PREMIERE: Fortnight In Florida release ‘I Can’t Wait Forever’

London three-piece, Fortnight in Florida, are Simon Middleton – keys, Eamonn Dawe – bass/guitar and Andrew Gallop – drums. They sculpt blissed-out slabs of electronic pop, alongside precise production and multi-layered disco beats.

‘I Can’t Wait Forever’ follows their debut EP ‘So Long’ which was released to much acclaim in 2016. The track is inspired by the Edward Hopper painting, Nighthawks. Inspiring so many before them, ‘Nighthawks At The Diner’, by Tom Waits, Orchestral Manoeuvres In The Dark’s single ‘Night Café,’ poetry by Joyce Carol Oates, who wrote a number of internal narratives for each character in the painting, ‘Edward Hopper’s Nighthawks, 1942’ and many other re-imaginings of the possibilities dreamed-up and styled from that scene.

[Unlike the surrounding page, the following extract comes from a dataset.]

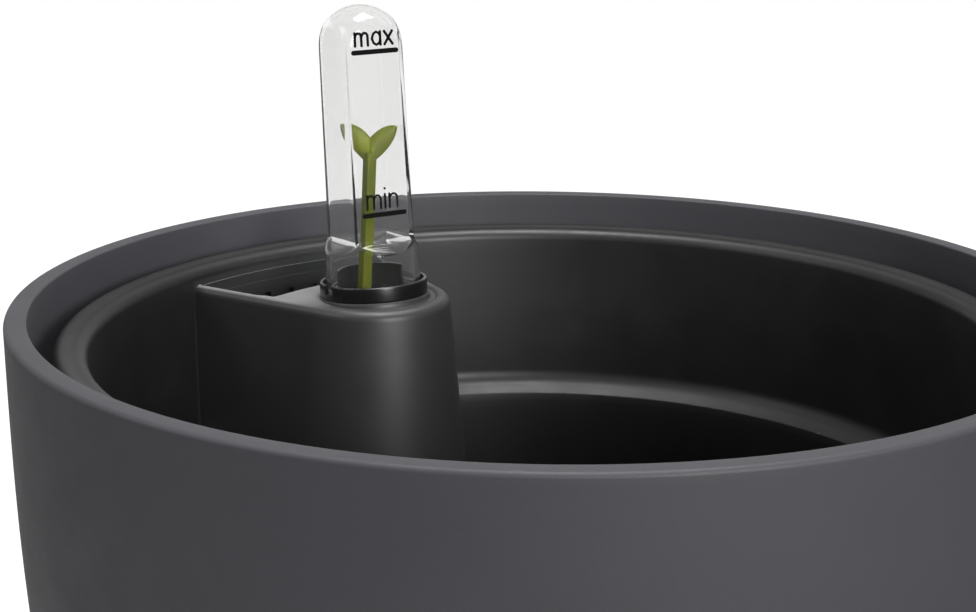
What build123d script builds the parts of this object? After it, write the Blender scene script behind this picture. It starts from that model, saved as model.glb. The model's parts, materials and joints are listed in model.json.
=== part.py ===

In this interpretation, ‘I Can’t Wait Forever’ asks what happens when the lady in the red dress is removed from the scene. Simons Middleton says, ‘this song imagines the aftermath of the encounter at Phillies. Set in a nostalgic ideal of our world, ‘I Can’t Wait Forever’ is a declaration to the woman in red; she is now absent from the frame.’

In their own re-imagining of the famous Edward Hopper painting, they set the scene via electronic beats, synths and textured brush strokes, as they tweak your imagination and re-imagine what happened back in Phillies diner, in the 40s, bourbon in hand & a refuge from the storm. ‘I Can’t Wait Forever’ is about what followed after the meeting with the lady in red, about the dreams we follow and the choices we make, all painted with slick disco beats, textured ambiance and slick production.

They question what happens next, as they consider the reality of the dreams we create and the stash of luminous possibilities we make-up, via the seductive sounds of the city.  The music is perfect for Sunday afternoon lounging, in an escapist dream realm, all inspired by the mirage of the unidentifiable diner from Greenwich Village in the 1940s. Fortnight In Florida lift you into a dreamlike state of wonder, with only a slur of melancholy on what might be, all filled with multi-layered colours and surprises along the way.